REPUBLIKA.CO.ID, JAKARTA -- Para pemangku jabatan sudah semestinya menunaikan tugas dan kewajibannya dengan dasar iman dan integritas. Namun, tidak sedikit oknum yang menggunakan kekuasaannya itu atas dasar kefasikan dengan ragam kriminalitasnya. Salah satunya ialah kejahatan korupsi.
Secara tegas, Allah SWT menyatakan larangan memakan harta dengan cara batil (lihat Alquran surah al-Baqarah ayat ke-188).
Demikian pula, Rasulullah SAW telah memperingatkan kepada umatnya tentang bahaya dan maraknya dosa korupsi. Ini disampaikan beliau sejak 15 abad yang lalu.
Dalam sebuah riwayat yang dinilai valid, Nabi Muhammad SAW bersabda, "Sungguh, akan datang kepada manusia suatu zaman, yang saat itu seseorang tidak peduli lagi dari mana dia mendapatkan harta, apakah dari jalan halal atau jalan haram" (HR Bukhari).
Patut disadari, harta yang diperoleh dengan cara yang halal saja akan menyebabkan siksa keras jika pemiliknya tidak menginfakkannya di jalan Allah.
Harta yang diperolehnya itu akan menjadi bahaya bila semata-mata dikumpulkan dan disimpan untuk bermegah-megahan saja. Menuruti nafsu mencapai kesenangan duniawi. Sementara, kewajiban menunaikan infak, zakat, sedekah, dan wakaf sama sekali ditinggalkan.
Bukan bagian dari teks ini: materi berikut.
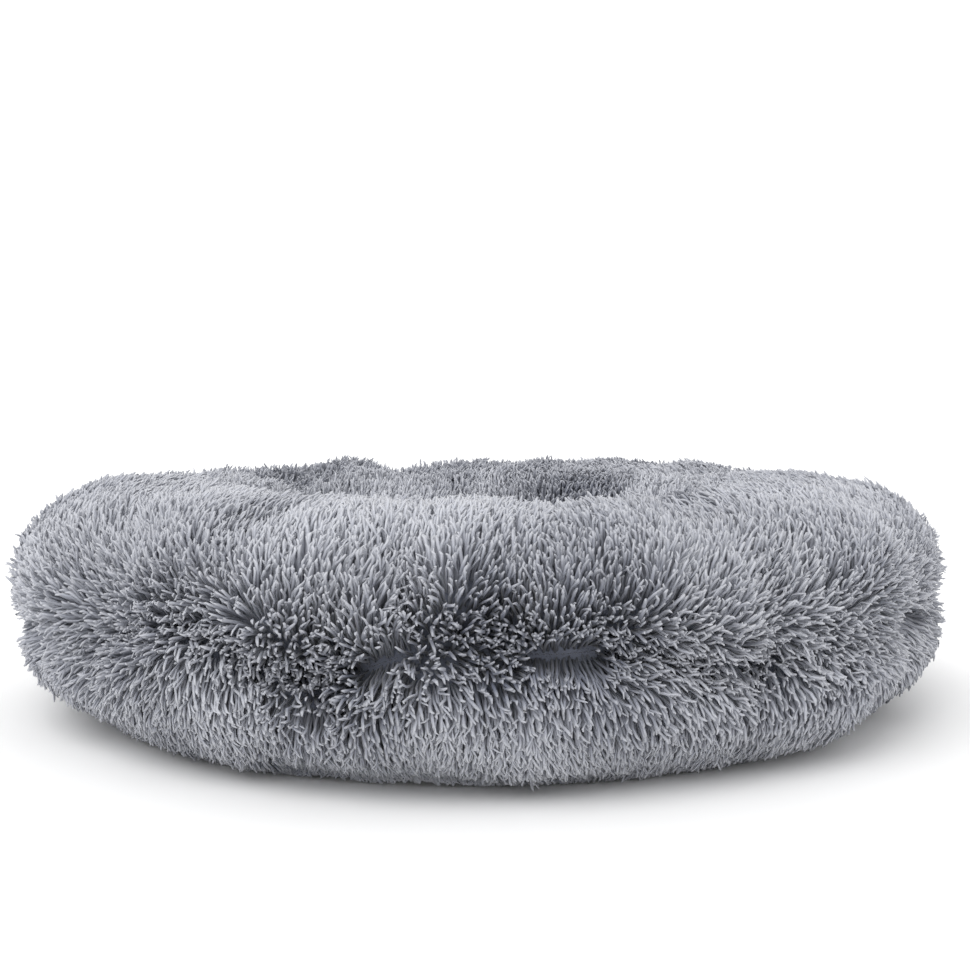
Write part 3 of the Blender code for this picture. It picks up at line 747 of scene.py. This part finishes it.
def camera():
    data = bpy.data.cameras.new("Camera")
    data.lens = 50
    data.sensor_width = 36
    thing = bpy.data.objects.new("Camera", data)
    bpy.context.scene.collection.objects.link(thing)
    thing.location = (0.004, -1.199, 0.258)
    thing.rotation_euler = (math.radians(90 - CAMERA_PITCH), 0, 0)
    bpy.context.scene.camera = thing


def stage():
    mesh = bpy.data.meshes.new("floor")
    size = 12
    corners = [(-size, -size, 0), (size, -size, 0), (size, size, 0), (-size, size, 0)]
    mesh.from_pydata(corners, [], [(0, 1, 2, 3)])
    floor = bpy.data.objects.new("floor", mesh)
    bpy.context.scene.collection.objects.link(floor)
    mesh.materials.append(studio_paper())
    world = bpy.data.worlds.new("World")
    bpy.context.scene.world = world
    world.use_nodes = True
    back = world.node_tree.nodes["Background"]
    back.inputs["Color"].default_value = (1.0, 1.0, 1.0, 1)
    back.inputs["Strength"].default_value = 1.12
    light = bpy.data.lights.new("softbox", "SUN")
    light.energy = 1.15
    light.angle = math.radians(50)
    lamp = bpy.data.objects.new("softbox", light)
    lamp.rotation_euler = (math.radians(28), math.radians(-22), 0)
    bpy.context.scene.collection.objects.link(lamp)
    bpy.context.scene.view_settings.view_transform = "Standard"


def ring_piece(name, inset, steps_round, steps_section, material):
    """A closed ring inside the rim's backing."""
    theta = np.linspace(0, TAU, steps_round, endpoint=False)
    angle = np.linspace(-math.pi / 2, 1.5 * math.pi, steps_section, endpoint=False)
    t, a = np.meshgrid(theta, angle)
    points = bag_surface(t.ravel(), a.ravel(), inset).reshape(*t.shape, 3)
    points = np.concatenate([points, points[:1]])
    piece = grid_object(name, points, "bed", close=True)
    weld(piece)
    piece.data.materials.append(material)
    return piece


def weld(piece):
    mesh = bmesh.new()
    mesh.from_mesh(piece.data)
    bmesh.ops.remove_doubles(mesh, verts=mesh.verts, dist=1e-6)
    bmesh.ops.recalc_face_normals(mesh, faces=mesh.faces)
    mesh.to_mesh(piece.data)
    mesh.free()


def bolster(bag, fibre):
    outer = ring_piece("bolster_bag", BAG_INSET, 320, 64, bag)
    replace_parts(outer, "bolster_liner")
    inner = ring_piece("bolster_stuffing", FIBRE_INSET, 320, 64, fibre)
    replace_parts(inner, "bolster_fill")


def linked(name, mesh):
    thing = bpy.data.objects.new(name, mesh)
    bpy.context.scene.collection.objects.link(thing)
    return thing


def evaluated_points(thing):
    """Points of the object as its modifiers leave it, with the mesh that holds them."""
    graph = bpy.context.evaluated_depsgraph_get()
    mesh = bpy.data.meshes.new_from_object(thing.evaluated_get(graph))
    points = np.empty(len(mesh.vertices) * 3, np.float32)
    mesh.vertices.foreach_get("co", points)
    return points.reshape(-1, 3).astype(float), mesh


def puffed_pad():
    """The nest pad, blown up from its filling's CAD shape by a short cloth simulation."""
    pad = linked("pad_sim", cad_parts["pad_fill"].data.copy())
    weld(pad)
    remesh = pad.modifiers.new("Remesh", "REMESH")
    remesh.mode = "VOXEL"
    remesh.voxel_size = PAD_VOXEL
    start, mesh = evaluated_points(pad)
    bpy.data.objects.remove(pad)
    cloth_piece = linked("pad_cloth", mesh)
    cloth = cloth_piece.modifiers.new("Cloth", "CLOTH")
    cloth.settings.quality = 5
    cloth.settings.use_pressure = True
    cloth.settings.uniform_pressure_force = PAD_PRESSURE
    cloth.settings.effector_weights.gravity = 0
    for number in range(1, PAD_FRAMES + 1):
        bpy.context.scene.frame_set(number)
    swollen, _ = evaluated_points(cloth_piece)
    bpy.context.scene.frame_set(1)
    bpy.data.objects.remove(cloth_piece)
    moved = swollen - start
    far = np.linalg.norm(moved, axis=1, keepdims=True)
    points = start + moved * np.minimum(1, PAD_CAP / np.maximum(far, 1e-9))
    radius = np.hypot(points[:, 0], points[:, 1])
    points[:, :2] *= np.minimum(1, PAD_REACH / np.maximum(radius, 1e-9))[:, None]
    below = start[:, 2] < PAD_UNDERSIDE
    points[below, 2] = np.maximum(points[below, 2], start[below, 2])
    over = nest_height(points[:, 0], points[:, 1]) - PAD_UNDER_NEST
    points[:, 2] = np.minimum(points[:, 2], over)
    mesh.vertices.foreach_set("co", points.astype(np.float32).ravel())
    mesh.update()
    return mesh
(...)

Dalam Alquran, ancaman bagi orang seperti itu adalah neraka jahanam (lihat at-Taubah ayat ke-34 dan 35). Jadi, harta yang didapatkan dengan cara halal, tetapi tidak digunakan di jalan Allah, maka ancaman siksaannya begitu dahsyat dan pedih.
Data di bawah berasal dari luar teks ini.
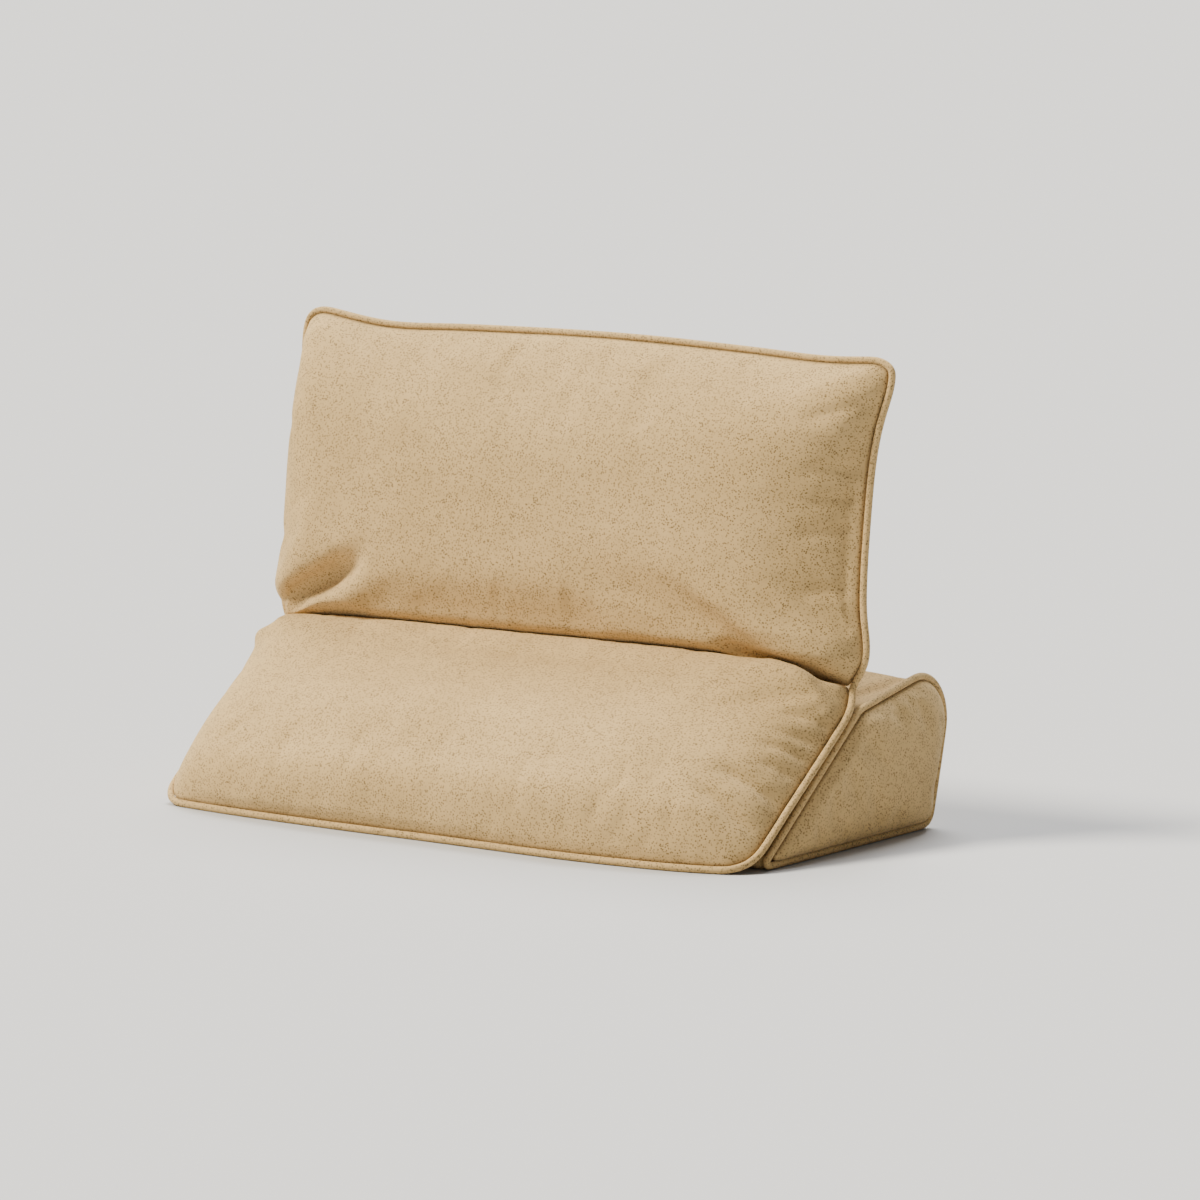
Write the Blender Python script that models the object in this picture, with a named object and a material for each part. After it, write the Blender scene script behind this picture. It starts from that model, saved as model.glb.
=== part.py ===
"""Back cushion: a foam wedge with a long filled pad that lies on its slope and folds up at a sewn channel.

Metres, +Z up. X runs across the cushion, the front faces -Y, and the origin is under the middle of the box
that holds the whole cushion, on the surface it stands on.
"""

import math

import bmesh
import bpy
import numpy as np
from mathutils import Matrix, Vector

# Driving sizes

PIPING_RADIUS = 0.0035
TOUCH_GAP = 0.0004  # left between two pieces that touch
PIPING_OFFSET = 0.0008  # from the pad's edge to its piping
PIPING_STEP = 0.0045  # shortest run between two points of the pad's piping
SEAM_LIP = 0.0028  # half the pad's thickness where its two faces are sewn together

# Wedge, seen from its end: four straight edges in the Y-Z plane

TOE_Y = -0.1455  # where the slope would meet the floor
SLOPE_ANGLE = math.radians(37.2)
TOP_POINT = (0.0645, 0.137)
TOP_ANGLE = math.radians(10.5)
REAR_POINT = (0.1855, 0.1015)
REAR_ANGLE = math.radians(74.9)
TOE_ROUND = 0.008
RIDGE_ROUND = 0.030
TOP_REAR_ROUND = 0.050
FLOOR_REAR_ROUND = 0.020
WEDGE_HALF_WIDTH = 0.3425
EDGE_STEP = 0.024  # longest straight run between two outline points
PANEL_RIM = 0.0030
PANEL_SWELL = 0.0150
PANEL_RINGS = (1.0, 0.97, 0.91, 0.80, 0.55)  # shares of the panel's outline, from its rim inwards

# Pad: two lobes that meet at the sewn channel

CREASE_Y = 0.0445
CREASE_Z = 0.150
LEAN = math.radians(8.4)  # of the upper lobe, back from upright
UPPER_LENGTH = 0.3114
FRONT_EDGE_Z = 0.0061
PAD_TO_SLOPE = 0.0005
NECK_LIP = 0.0040  # half the pad's thickness at the channel
SLIT_HALF_GAP = 0.0006  # half the space between the lobes at the channel
SLIT_OPENING = math.radians(0.8)  # by which each lobe leans away from the slit's middle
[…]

Apalagi, jika harta itu diperoleh dengan cara yang batil dan haram. Termasuk dalam hal ini: korupsi, merampok, riba, suap, dan lain-lain.
Dalam kitab Hudud, orang yang mencuri tameng seharga 3 dirham saja, hukumannya adalah potong tangan. Demikian pula bagi pencuri sebutir telur dan seutas tali. Selain dipotong tangannya, ia juga mendapat laknat dari Allah SWT.
Bagaimana dengan korupsi hingga jutaan, miliaran, dan triliunan rupiah? Tentu saja, hukuman berupa potong tangan itu lebih layak diterimanya.
Dari Jabir bin Abdillah RA, Rasulullah SAW bersabda: "Wahai Ka’ab bin 'Ujrah, sesungguhnya tidak akan masuk surga daging yang tumbuh dari makanan haram" (HR Ibnu Hibban).
Berdasarkan keterangan nash tersebut, mengambil dan memakan harta dengan cara batil seperti korupsi adalah dosa besar. Pelakunya layak dilemparkan ke neraka jahanam dan tidak akan masuk surga.
Hal itu kecuali kalau si pelaku segera bertobat, beristighfar, meningkatkan iman dan beramal baik. Selain itu, ia pun mesti benar-benar menyesali perbuatannya dengan cara mengembalikan seluruh harta batil yang sudah dirampoknya ke negara atau rakyat, sebagai pemilik sah harta itu.